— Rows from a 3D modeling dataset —
+--

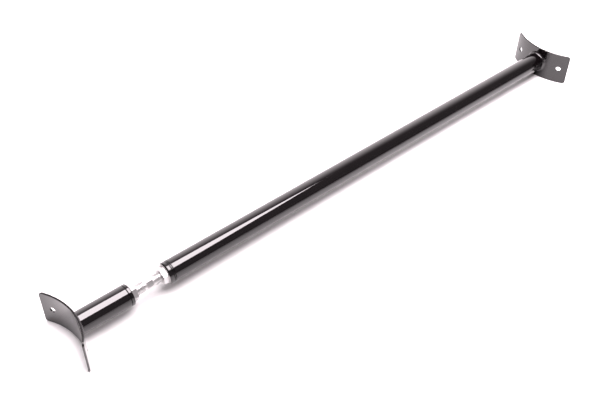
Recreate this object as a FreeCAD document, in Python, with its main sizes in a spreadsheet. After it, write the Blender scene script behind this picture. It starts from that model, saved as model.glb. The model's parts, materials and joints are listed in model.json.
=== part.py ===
"""Adjustable pull-up bar that spans two round posts.

Two steel tubes lie on one line and are joined by a screw adjuster. Each tube carries a curved saddle
plate at its outer end and a threaded bush at its inner end. The stud between the bushes has opposite
threads, so turning it makes the bar longer or shorter, and a jam nut at each bush locks it.

Frame: +X runs along the bar towards the main saddle, +Z is up, and the origin is under the middle of
the bar, on the plane that the lower edges of the saddles rest on. Each end is modelled in its own end
frame: the origin is where the post touches the saddle, and +x points along the bar, away from the post.
"""
import FreeCAD, Part
import os
import Sketcher

DIMENSIONS = [
    ("bar_span", 1000.0, "between the faces of the two posts"),
    ("seat_radius", 102.0, "inner radius of a saddle, which rests on the post"),
    ("plate_thickness", 3.0, "saddle plate"),
    ("plate_height", 58.0, "saddle plate, along the post"),
    ("plate_half_angle", 34.5, "half of the arc that a saddle covers, degrees"),
    ("plate_corner", 5.0, "rounded corner of a saddle"),
    ("hole_diameter", 9.0, "clearance hole for an 8 mm bolt"),
    ("hole_angle", 25.0, "angle of each bolt hole from the bar, degrees"),
    ("tube_diameter", 33.7, "outside of both tubes"),
    ("tube_wall", 2.6, "wall of both tubes"),
    ("short_tube_end", 80.0, "inner end of the short tube, from its post"),
    ("main_tube_end", 845.3, "inner end of the main tube, from its post"),
    ("weld_leg", 3.5, "fillet weld between a tube and its saddle"),
    ("bush_length", 30.0, "whole threaded bush"),
    ("short_flange", 5.0, "flange of the short tube's bush"),
    ("main_flange", 6.4, "flange of the main tube's bush"),
    ("short_root_gap", 1.2, "welded gap between the short tube and its bush flange"),
    ("main_root_gap", 3.8, "welded gap between the main tube and its bush flange"),
    ("weld_sink", 0.5, "how far a bush weld lies below the surface of the tube"),
    ("bush_chamfer_depth", 1.2, "outer edge of a bush flange, towards the axis"),
    ("short_bush_chamfer", 1.2, "the same edge along the bar, on the short tube's bush"),
    ("main_bush_chamfer", 2.4, "the same edge along the bar, on the main tube's bush"),
    ("thread_diameter", 16.0, "outside of the stud's threads"),
    ("thread_clearance", 0.06, "radial, between the stud and its bushes and nuts"),
    ("stud_length", 140.0, "whole stud"),
    ("stud_offset", 1.3, "middle of the stud past the middle of the gap, towards the main tube"),
    ("stud_chamfer", 1.5, "ends of the stud"),
    ("flats_length", 11.0, "spanner flats, along the stud"),
    ("flats_across", 13.0, "spanner flats, side to side"),
    ("flats_turn", -33.0, "turn of the spanner flats about the bar, degrees"),
    ("nut_across", 24.0, "jam nut, side to side"),
    ("nut_thickness", 8.0, "jam nut"),
    ("nut_chamfer_radius", 12.4, "where the corner chamfer of a nut meets its face"),
    ("nut_chamfer_depth", 0.84, "depth of that chamfer at a corner"),
    ("short_nut_turn", -33.0, "turn of the short jam nut about the bar, degrees"),
    ("main_nut_turn", 0.0, "turn of the main jam nut about the bar, degrees"),
]

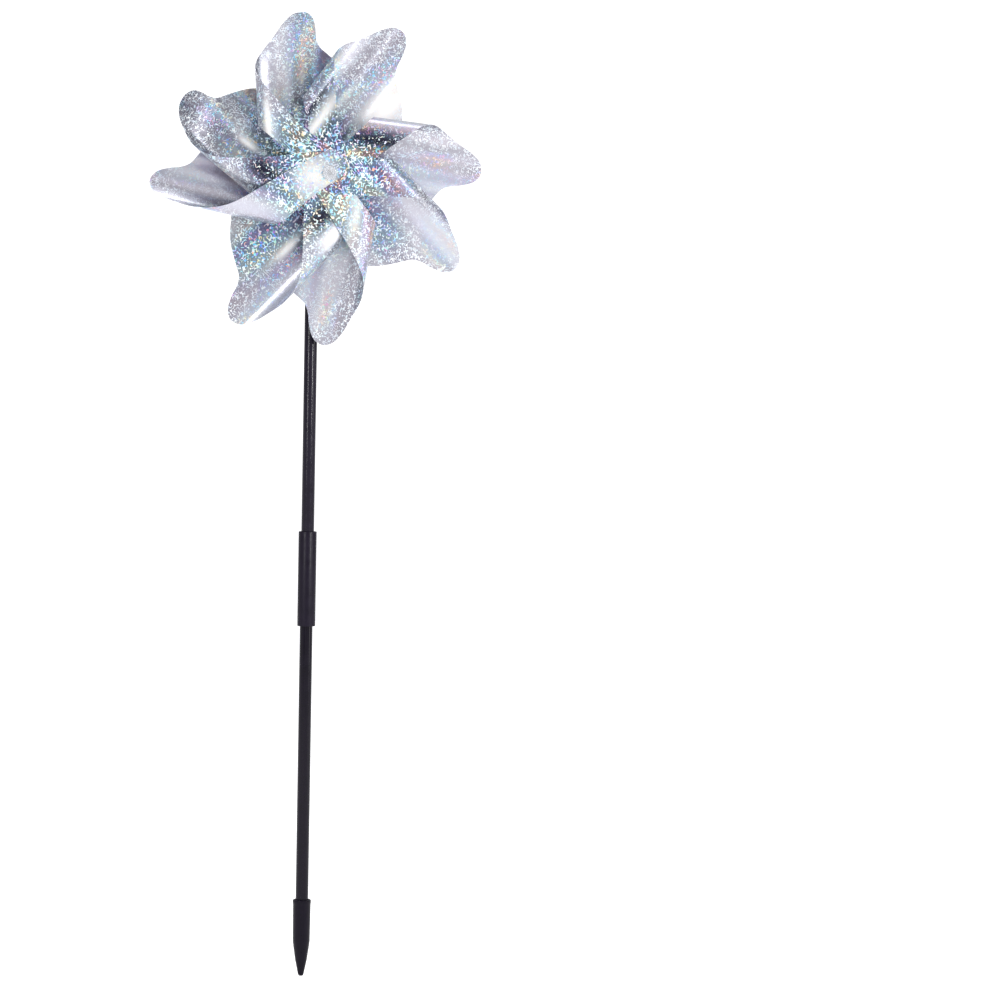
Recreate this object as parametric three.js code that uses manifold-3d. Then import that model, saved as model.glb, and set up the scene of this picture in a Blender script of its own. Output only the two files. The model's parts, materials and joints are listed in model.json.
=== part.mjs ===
// A garden pinwheel: an eight-petal film wheel on a plastic axle, held by a two-section plug-together pole
// with a ground spike. Millimetres, +Z up. The origin is the tip of the spike, the wheel faces -Y, and the
// pole stands on the Z axis.
import * as THREE from 'three';
import { mergeVertices } from 'three/addons/utils/BufferGeometryUtils.js';
import Module from 'manifold-3d';

const wasm = await Module();
wasm.setup();

// ---- driving dimensions ----
const ROUND = 32;                 // sides of a round part
const SMALL_ROUND = 24;           // sides of the small parts on the axle
const GAP = 0.3;                  // clearance between neighbouring parts

const POLE_R = 4;                 // the pole is an 8 mm tube
const POLE_WALL = 0.9;
const SPIKE_LENGTH = 48;
const SPIKE_R = 5.55;             // outside of the spike's socket
const SPIKE_LIP = 0.2;            // how far the socket's rounded rim stands out
const SPIKE_TIP_R = 1.3;
const SPIKE_SHOULDER = 19;        // height where the socket part ends and the point begins
const SPIKE_SOCKET = 22;          // depth of the socket
const SLEEVE_BOTTOM = 219.5;
const SLEEVE_TOP = 278.5;
const SLEEVE_R = 5.65;
const SLEEVE_STOP = 2;            // height of the rib that parts the two sockets
const SLEEVE_STOP_R = 2.4;        // opening through that rib
const HUB_HEIGHT = 499;           // axle above the tip of the spike
const POLE_TOP = 512;
const TOP_CAP_HEIGHT = 3;
const TOP_PLUG = 7;               // how far the top cap's plug reaches into the tube

const PIN_R = 1.5;
const BORE_R = 1.9;               // holes that the axle passes through
const HEAD_R = 4.3;               // domed front head of the axle
const HEAD_HEIGHT = 2.2;
const REAR_CAP_R = 4;
const REAR_CAP_LENGTH = 5;
const SPACER_R = 3;               // tubes on the axle
const WASHER_R = 5;
const WASHER_HEIGHT = 1;
const FRONT_WASHER_R = 3.7;
const DISC_DEPTH = 15.5;          // centre of the rear sheet in front of the pole's axis

const FILM = 0.3;                 // thickness of the film
const LEVEL = FILM + GAP;         // step from one stacked layer to the next
const LOOP = 88;                  // film length from the hole in the disc to the hole in the tail
const LOOP_DEPTH = 28;            // from the disc forward to the lowest tail
const LEAN = 7 * Math.PI / 180;   // slope of a petal at either end of its loop
const SWEEP = 0.06;               // how far a petal falls back for each unit it reaches out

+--

— What to do —
Quote, with nothing altered, all lines from the start of the entries to the line that carries "import Sketcher", inclusive.

— Result of the exercise —
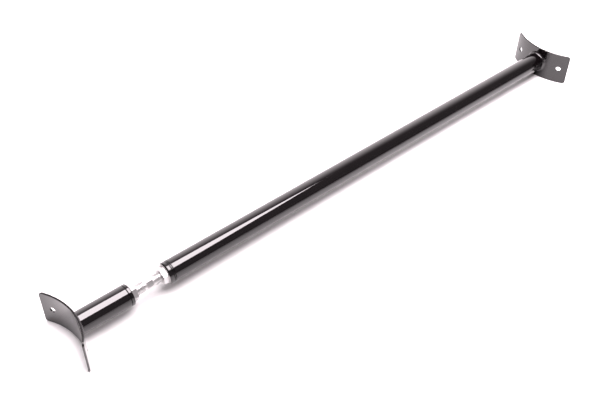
Recreate this object as a FreeCAD document, in Python, with its main sizes in a spreadsheet. After it, write the Blender scene script behind this picture. It starts from that model, saved as model.glb. The model's parts, materials and joints are listed in model.json.
=== part.py ===
"""Adjustable pull-up bar that spans two round posts.

Two steel tubes lie on one line and are joined by a screw adjuster. Each tube carries a curved saddle
plate at its outer end and a threaded bush at its inner end. The stud between the bushes has opposite
threads, so turning it makes the bar longer or shorter, and a jam nut at each bush locks it.

Frame: +X runs along the bar towards the main saddle, +Z is up, and the origin is under the middle of
the bar, on the plane that the lower edges of the saddles rest on. Each end is modelled in its own end
frame: the origin is where the post touches the saddle, and +x points along the bar, away from the post.
"""
import FreeCAD, Part
import os
import Sketcher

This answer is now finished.